When it comes to more traditional Thread manipulation, Java’s bag of tricks is a bit more complete. That may have changed with .Net 4.0 but I need to stick with 3.5. For example, the Future construct is really what I need. A Future is basically the promise of a value for when you need it later. It allows you to start processing a complex algorithm before you need the result, and pause for the result only when you really need it. It works for lazy initialization, but it’s more effective when you have a number of complex calculations you need to merge together. Java also has some good thread pool support, tasks, and other features. The Fork/Join approach in Java7 is also a very effective way to divvy up work. .Net 4.0 may have something similar to that, but both of those are taboo for new work for the time being.

All in all, I only scratched the surface. The delegate BeginInvoke() approach was designed for asynchronous event processing. It wasn’t really designed for more serious multi-threading. In fact, the way I used it for the ray tracer was the wrong tool for the job.

The bottom line is that I have to change the way I think about multi-threaded application design in the .Net platform. Some of the principles I’ve picked up from other languages still convey—but there’s a new twist on them. It’s to be expected. However, do be cautious of the delegate problem I ran into. It’s not good to have your values change underneath of you.

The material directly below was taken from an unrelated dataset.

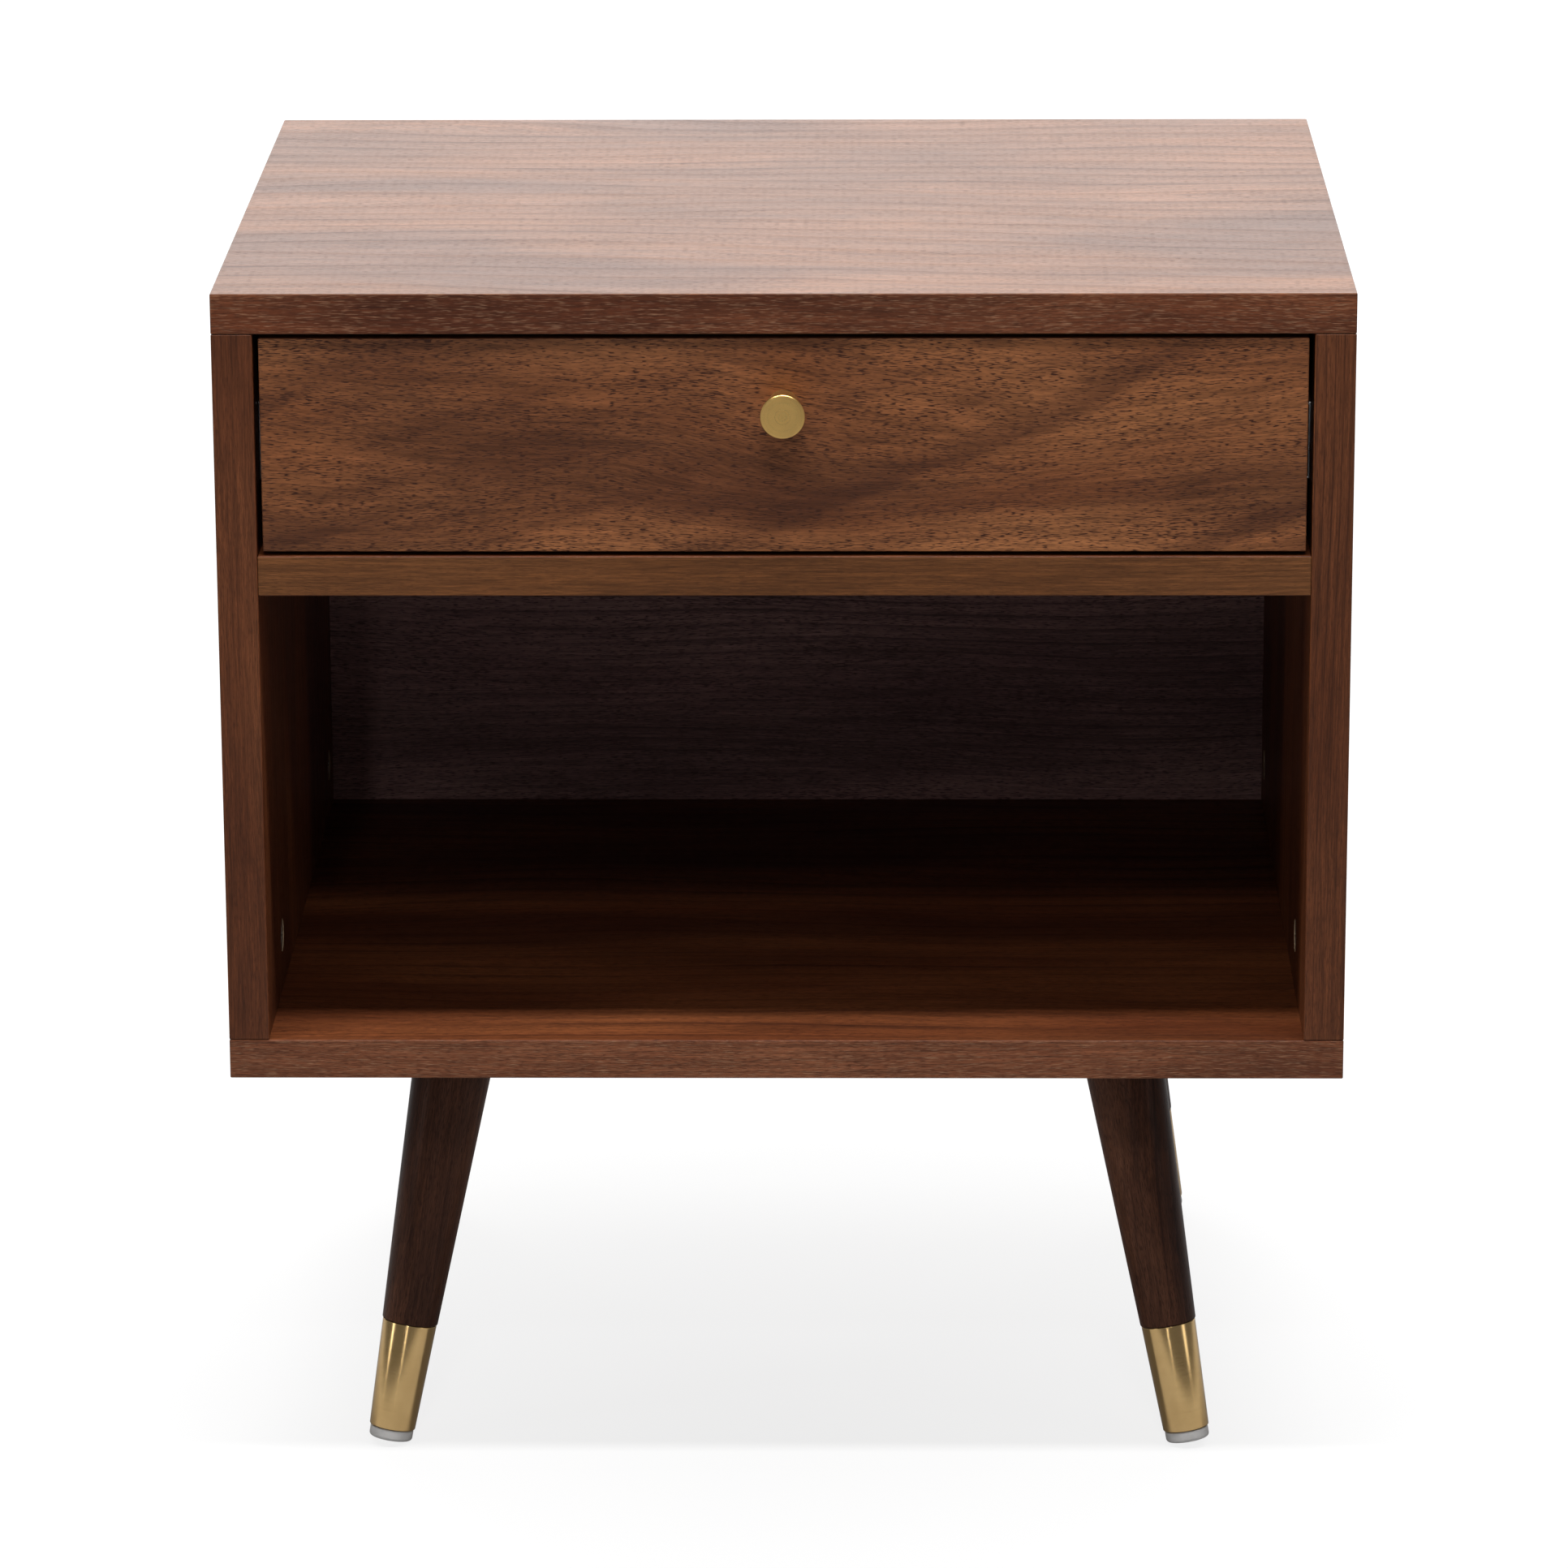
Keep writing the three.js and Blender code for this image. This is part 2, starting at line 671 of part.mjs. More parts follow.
export default nightstand;
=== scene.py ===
import math

import bmesh
import bpy
from mathutils import Matrix, Vector


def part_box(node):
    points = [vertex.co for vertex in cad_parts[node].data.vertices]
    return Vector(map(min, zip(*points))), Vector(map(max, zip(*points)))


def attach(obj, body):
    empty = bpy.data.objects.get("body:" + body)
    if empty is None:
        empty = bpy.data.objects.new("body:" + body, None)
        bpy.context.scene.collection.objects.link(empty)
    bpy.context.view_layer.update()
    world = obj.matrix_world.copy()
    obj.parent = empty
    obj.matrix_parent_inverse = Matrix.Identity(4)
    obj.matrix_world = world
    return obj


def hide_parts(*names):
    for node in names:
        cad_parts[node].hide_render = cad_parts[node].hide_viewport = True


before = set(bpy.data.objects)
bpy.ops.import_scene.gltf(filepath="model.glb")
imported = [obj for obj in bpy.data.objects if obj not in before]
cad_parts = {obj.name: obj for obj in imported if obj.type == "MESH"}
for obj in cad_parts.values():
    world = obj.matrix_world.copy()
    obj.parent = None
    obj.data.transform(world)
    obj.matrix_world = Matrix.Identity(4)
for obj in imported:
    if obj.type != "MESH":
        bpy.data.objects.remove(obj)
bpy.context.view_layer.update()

# ---- Studio ----
# A white paper floor under an overhead softbox and a long key lamp, with a bright wall behind, a
# small fill in front and narrow strips beside. The camera is three metres off and looks down. Seen
# by the camera, the paper also has a little painted glow of its own, weaker near the table as a painted
# soft shadow round it.
camera_place = Vector((0.048, -3.233, 1.213))
camera_turn = math.radians(0.91)
camera_pitch = math.radians(-16.21)
camera_roll = math.radians(-0.24)
camera_lens = 164
sensor_width = 36
floor_size = 16
floor_colour = (0.36, 0.36, 0.36, 1)
seen_floor_colour = (0.12, 0.12, 0.12, 1)
# The paper's painted glow is weaker within this radius of a point near the table's front: a painted soft
# shadow.
painted_shadow_offset = (0, 0.17, 0)
painted_shadow_radius = 0.8
painted_glow_near_table = 0.795
painted_glow_far = 1.0
surround_strength = 0.16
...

Fun with Delegates, or How to make .Net more like Ruby 2

Posted by Berin Loritsch Thu, 01 Jul 2010 16:53:00 GMT

I’ll admit it, I’m a Ruby fan. There are certain aspects of programming with that language that are really fun. While I don’t have the privilege of working with it every day, I’m working with it enough. With yesterday’s look at the world of LINQ, I decided to play a bit more with delegates and extension methods. For the other Ruby fans out there, it is true that C# is both a statically typed language and those types are locked in at compile time. However, there are ways to make C# behave more like Ruby. Sure you can use the var keyword which just means that the type isn’t decided until the first assignment. But I’m going to look at imitating the way Ruby does looping in C#.

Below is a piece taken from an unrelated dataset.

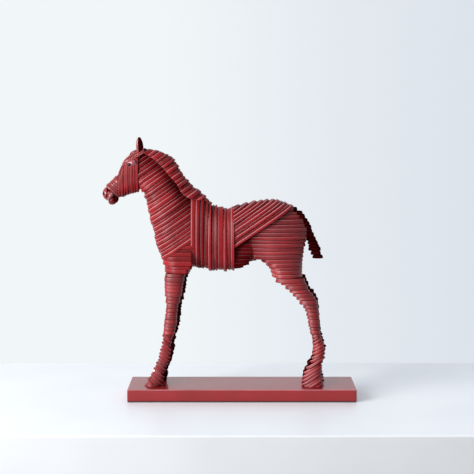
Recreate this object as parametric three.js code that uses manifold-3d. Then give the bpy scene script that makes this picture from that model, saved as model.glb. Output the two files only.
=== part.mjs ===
// A standing foal on a plain base, an ornament whose body is made of stacked slats.
// Millimetres, +Z up. The origin is the middle of the felt's underside. The foal faces -X, and its
// left side faces -Y. Outline points are [x, height above the top of the base].

import * as THREE from 'three';
import { mergeVertices } from 'three/addons/utils/BufferGeometryUtils.js';
import Module from 'manifold-3d';

const wasm = await Module();
wasm.setup();

// Base, felt and the steel that holds the legs
const clearance = 0.3;
const base = { length: 380, width: 96, thickness: 20, edge: 1.2 };
const felt = { thickness: 1.5, inset: 3 };
const baseTop = felt.thickness + base.thickness;
const rod = { radius: 2.5, sides: 6, steps: 11, stub: 1, footing: 22, grip: 14 };
const washer = { radius: 5, thickness: 1, sides: 10 };
const nut = { radius: 4.6, thickness: 4, sides: 6 };
const counterbore = { radius: washer.radius + 1.5, depth: 8, sides: 10 };
const rodHole = { radius: rod.radius + 0.7, sides: 8 };

// Slats: thickness of a slat, and how far it stands proud of the one beside it
const legSlat = { pitch: 6.5, step: 1 };
const shinSlat = { pitch: 4.9, step: 1 };
const thighSlat = { pitch: 6.5, step: 1 };
const bodySlat = { pitch: 6.5, step: 0.8 };
const neckSlat = { pitch: 5.8, step: 1.2 };
const loinSlat = { pitch: 5.1, step: 1.3 };
const girthSlat = { pitch: 6.6, step: 1.5 };
const maneBlock = { pitch: 6.8, step: 1.4 };
const tailSlat = { pitch: 6.2, step: 1.3 };
const faceSlat = { pitch: 4.3, step: 0.6 };
const browSlat = { pitch: 3.4, step: 0.5 };
const noseSlat = { pitch: 3.9, step: 0.6 };
const unevenness = 0.16;
const fullness = 2.2;

// Slopes of the slats in degrees, positive where a slat rises towards the tail
const slope = {
  foreShin: -48, hindShin: 33, neck: 34, mane: 35, loin: 34, muzzle: -44, forehead: 31, mouth: 47,
};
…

Our example Ruby code that we want to imitate:

list = ["one", "two", "three"]

list.each {|item| puts item}

# Alternately:

list.each do |item|
  puts item
end

Perusing the .Net APIs, your IEnumerable<T> or List<T> objects don’t have an Each() method. Although it’s not difficult to add it after the fact. The process is not hard. The first step is to create an extension method. Extension methods are much like Ruby mixins, and are implemented very similarly. As long as our mixin class in in scope, so is our extension method. Let’s look at how it would look in C#:


string[] list = {"one", "two", "three"};

list.Each( item => Console.WriteLine(item) );

// Alternately:

list.Each(
    delegate(string item)
    {
        Console.WriteLine(item);
    });

The code to implement this really is not difficult to do, but it requires some understanding of the underlying mechanisms that make it possible:


public static class IEnumerableExtensions
{
    public static void Each<T>(this IEnumerable<T> list,
            Action<T> callback)
    {
        foreach(T item in list)
        {
             callback(item);
        }
    }
}

To better understand what’s going on here, I’m going to have to call out a few things. First, the mixin class IEnumerableExtensions must be static. Without the static keyword in front of the class the CLR will not be able to look inside for extension methods. That keyword also tells the compiler that all members of this class will also be static. The class cannot be instantiated in any way. Functionally, it behaves a lot like a Ruby module, which is why I’m calling it a mixin class. Note: the name of the class really doesn’t matter, but convention adds the word “Extensions” to the class or interface we are adding functionality to.

Next, the first argument of an extension method includes the keyword “this” and the type we are extending as the first parameter. Without the keyword “this” we would have just another random static method. Also note, this is a feature that is not possible in Java without bytecode manipulation or dynamic proxy chicanery. Perhaps that will change in the future. For those that used to know how C++ objects worked, the structure here makes a lot of sense. It’s similar to the idiom popular among C programmers to pass the struct being modified as the first parameter. I chose the IEnumberable interface because the same method will work on anything that implements that interface: which is exactly how Ruby attacks the problem. Essentially Ruby has an Enumerable module (mixin) that defines all the extra methods the collection classes can use.

We used generics here to provide the same idioms and levels of type checking that come with the .Net platform. Even when you are mixing in concepts derived from other languages, you should never completely throw away the principles in the language you are using. The generics allow us to use the method preserving all the type safety built into the language without requiring us to write a number of overloads. This helps using the method feel a little more Ruby-like without ignoring C# principles.

Lastly, I want to point out the type Action. It is a delegate defined by the .Net framework, along with its companion “Func”. The only difference between the two is that Action does not return anything and Func does. Instead of creating my own delegates, I simply used what was already available. With the pair of delegates supplied, we can have a lot of fun. For example, let’s say we wanted to derive a list of answers from executing the same function across all the members of a set of values. One example would be to derive the Root Mean Square (RMS) value on a set of numbers. Our extension method would look like this:


public static List<TResult> Collect<T,TResult>(
        this IEnumerable<T> list, Func<T,TResult> callback)
{
    List<TResult> answers = new List<TResult>();

    foreach (T item in list)
    {
        answers.Add(callback(item));
    }

    return answers;
}

The way you would use the “Derive” method we just defined to calculate the RMS would look something like this:


double[] values = {1.0, 4.0, 3.0};

double rms = Math.Sqrt(
    values.Collect(x => x * x).Sum() / values.Count());

Console.WriteLine("RMS is: {0}", rms);

The “Derive” method as it is written will also allow you to do a mass conversion of all the elements in one IEnumerable object into a new list. For example, if you had an array of numbers and you wanted a set of strings it can be done with just one line:


double[] values = {1.0, 4.0, 3.0};

List<string> conversion = values.Derive( item => item.ToString() );

conversion.Each( item => Console.WriteLine(item) );

Your creativity is bounded only by your imagination.